The long term goal of the programme of the Labour Party is to introduce a basic or guaranteed annual income for every man, woman and child regardless of income, employment or marital status. That has been the historic goal of socialists since the last century and would mean the eventual abolition of the status of dependency and of means-testing.
In the medium-term the Labour Party seek the introduction of the basic payment rates recommended by the Commission on Social Welfare, the payment of social welfare adult dependant payments to be made directly to those dependants — mostly women spouses; an increase in child income support by way of a substantial upgrading of child benefit; the introduction of a national minimum wage of £140 per week or £3.50 per hour for part-time workers; reform of the PRSI levy system to levy all incomes, remove contribution ceilings and the introduction of allowances to ensure that levies are progressive in their tax effect; the rationalisation of means-testing and the abolition of the benefit and privilege rule so that young people living in their parents' home would be entitled to full social welfare payments, a major expansion of community development programmes, especially women's community groups and the establishment of a national community development fund.

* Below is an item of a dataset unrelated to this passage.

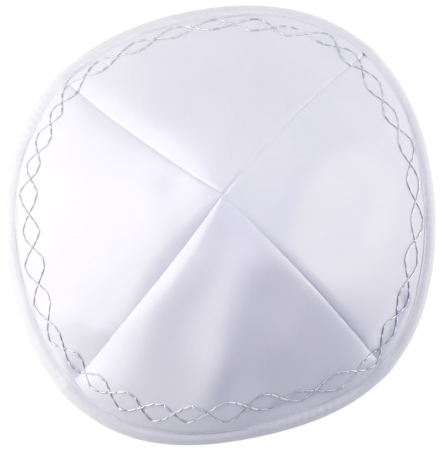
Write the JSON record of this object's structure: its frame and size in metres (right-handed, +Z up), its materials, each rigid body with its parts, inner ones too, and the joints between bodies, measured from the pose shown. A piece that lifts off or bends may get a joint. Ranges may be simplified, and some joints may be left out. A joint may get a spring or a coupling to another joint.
{
  "type": "kippah skullcap",
  "caption": "Shallow satin skullcap of sewn panels with a folded binding round its rim, open underneath for the head.",
  "frame": {"origin": "on the surface that the cap lies on, under the middle of its outline", "axes": "+Z up through the crown, -Y to the front of the cap, +X to the right seen from above"},
  "size_m": [0.1702, 0.1762, 0.0539],
  "materials": {
    "panel_satin": "smooth white satin with a soft sheen",
    "binding_satin": "white satin bias binding, slightly puckered"
  },
  "bodies": {
    "root": {"panel_back": "panel_satin", "panel_left": "panel_satin", "panel_front": "panel_satin", "panel_right": "panel_satin", "rim_binding": "binding_satin"}
  },
  "joints": []
}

I am appalled at the uncaring attitude demonstrated in this budget. I am amazed at the type of "you never had it so good" speeches on the part of Government Ministers, one after the other. The people for whom I am primarily concerned, 30 per cent of our population below the poverty line, will not welcome the lack of action on the part of this Government. It is a conservative budget introduced to conserve things as they now are, as if they were good. Of course it has been introduced by a conservative Government whose interests are in keeping things the way they are.